**What you should do**
Assemble all lines in which the string "from" appears.
BEGIN
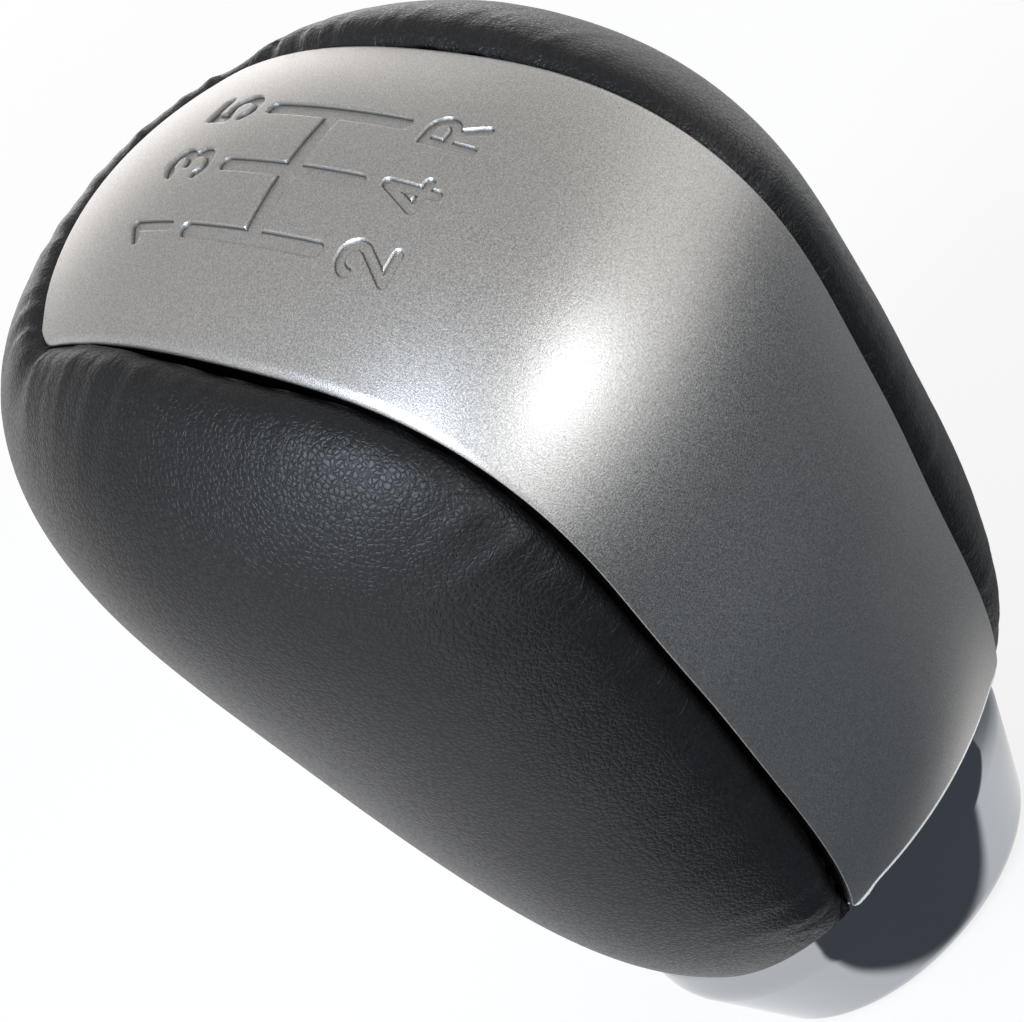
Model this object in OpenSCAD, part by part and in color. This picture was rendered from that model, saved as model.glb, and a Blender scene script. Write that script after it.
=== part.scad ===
// Gear lever knob: a leather covered grip with a moulded core in two halves,
// a satin centre plate over the crown and a bright collar at the foot.
// Origin: centre of the collar's lower edge. +Z runs up the lever's axis,
// +Y points to the front of the car and +X to the driver's right.

/* [Body] */
// Width across the two leather pads
body_w = 50; // [44:0.5:60]
// Height of the crown above the collar's lower edge
body_h = 80.3; // [70:0.1:97]
// Reach of the side outline at 0, 30, 60 and 90 degrees, from the front to the crown
reach_front = [43.5, 42.7, 38.2, 33.5]; // [32:0.1:45]
// Reach of the side outline at 120, 150, 180 and 210 degrees, from the crown down the back
reach_back = [32.2, 32.0, 26.2, 24.8]; // [24:0.1:34]
// Reach of the side outline at 240, 270, 300 and 330 degrees, from the back round the foot
reach_foot = [30.0, 40.4, 43.1, 45.9]; // [29:0.1:47]
// How far the outline's centre lies behind the lever's axis
centre_back = 8.7; // [7:0.1:10]
// Gain in half width at the crown against the middle
pad_spread = 3.3; // [0:0.1:4]
// Fullness of the pads toward the crown and the foot
pad_full = 1.8; // [0:0.1:3]
// Loss of half width toward the front
pad_front_in = 2.0; // [0:0.1:3]
// Loss of half width toward the front and back ends
pad_end_in = 10.8; // [6:0.1:12]
// Squareness of the body seen from the side, 2 is an ellipse
square_side = 3.35; // [2.6:0.01:4]
// Squareness of the body seen from the front, 2 is an ellipse
square_front = 2.23; // [2:0.01:2.6]

/* [Leather and padding] */
// Thickness of the leather cover
leather_t = 1.2; // [0.8:0.1:1.6]
// Thickness of the foam under the leather
foam_t = 2.7; // [1.5:0.1:3.5]
// How deep the leather's edge is tucked in beside the plate
tuck = 3.4; // [2:0.1:4]

/* [Centre plate] */
// Full width of the plate at its front corners, crown, back and foot corners
strap_w = [25.5, 27.0, 25.6, 21.5]; // [18:0.1:30]
// Fall of the plate's long edges below its centre line
strap_sag = 3.0; // [1:0.1:4]
// Angle of the plate's front corners
strap_front = 72.0; // [64:0.1:80]
// How far the middle of the front edge runs on past the corners, in degrees
strap_bow = 4; // [0:0.1:6]
// How far the foot corners run on past the middle of the lower edge, in degrees
foot_drop = 2.5; // [0:0.1:3]
// Radius of the plate's front corners
strap_corner = 2.2; // [1:0.1:4]
// Radius of the plate's foot corners
foot_corner = 0.9; // [0.5:0.1:2]
// Thickness of the plate
plate_t = 2.0; // [1.2:0.1:3]
// Gap between the plate's edge and the leather
strap_gap = 0.6; // [0.3:0.1:1.2]
// Diameter of the plate's studs
stud_d = 3.0; // [2:0.1:4]

/* [Core] */
// Wall of the moulded halves
wall = 2.4; // [1.6:0.1:3]
// Wall of the tower round the insert
tower_wall = 2.3; // [1.6:0.1:3]
// Thickness of the stiffening ribs
rib_t = 1.6; // [1:0.1:2.4]
// Diameter of the shell screws' thread
screw_d = 2.9; // [2.4:0.1:3.4]
// Length of the shell screws under the head
screw_len = 12; // [8:0.5:16]

/* [Insert] */
// Diameter of the hole before it is threaded M12 x 1.25
thread_hole_d = 10.75; // [8.8:0.05:10.9]
// Outer diameter of the steel insert
insert_d = 16; // [14:0.2:19.2]
// Length of the steel insert
insert_len = 32; // [24:0.5:36]
// Depth of the threaded hole
thread_len = 27; // [18:0.5:30]

/* [Collar] */
// Height of the collar
collar_h = 11.5; // [11:0.1:14]
// Diameter of the collar's rim
rim_d = 32.8; // [31:0.1:34]
// Height of the straight band under the collar's rim
collar_band = 3.0; // [1.5:0.1:3.5]
// How much the radius narrows from the straight band to the lower edge
collar_taper = 4.1; // [3:0.05:5]
// Rounding of the collar's lower edge
collar_round = 2.4; // [1:0.1:4]
// Wall of the collar
collar_wall = 1.6; // [1.2:0.1:2]
// Diameter of the socket for the gaiter's ring
socket_d = 18; // [15:0.2:19]
// Depth of the socket for the gaiter's ring
socket_h = 4.2; // [3:0.1:4.6]

/* [Fits] */
// Clearance between hard pieces
fit = 0.15; // [0.1:0.01:0.25]
// Clearance between layers of leather, foam and core
lay = 0.2; // [0.15:0.01:0.3]

/* [Hidden] */
$fn = 64;

// Side outline: twelve reaches at every 30 degrees about the outline's centre
REACH = concat(reach_front, reach_back, reach_foot);
// At scale 1 the crown stands 68.8 above the collar, and the centre 34.5
k_side = (body_h - collar_h) / 68.8;
mid_y = -centre_back * k_side;
mid_z = collar_h + 34.5 * k_side;
half_h = 40 * k_side;
half_d = 30 * k_side;
crown_k = strap_sag / pow(strap_w[1] / 2, 2);

// Angles at which the plate's width is given
STRAP_AT = [strap_front, 120, 180, 254];
// Depths below the leather's face
foam_d = leather_t + lay;
core_d = foam_d + foam_t + 2 * lay;
bed_d = plate_t + 2 * fit;
bed_in = 1.0;
tuck_d = min(tuck, core_d - 2 * lay);
floor_z = collar_h - 0.5;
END
**Answer in full**
Model this object in OpenSCAD, part by part and in color. This picture was rendered from that model, saved as model.glb, and a Blender scene script. Write that script after it.
// Reach of the side outline at 0, 30, 60 and 90 degrees, from the front to the crown
// Reach of the side outline at 120, 150, 180 and 210 degrees, from the crown down the back
// Reach of the side outline at 240, 270, 300 and 330 degrees, from the back round the foot
// Squareness of the body seen from the side, 2 is an ellipse
// Squareness of the body seen from the front, 2 is an ellipse
// How much the radius narrows from the straight band to the lower edge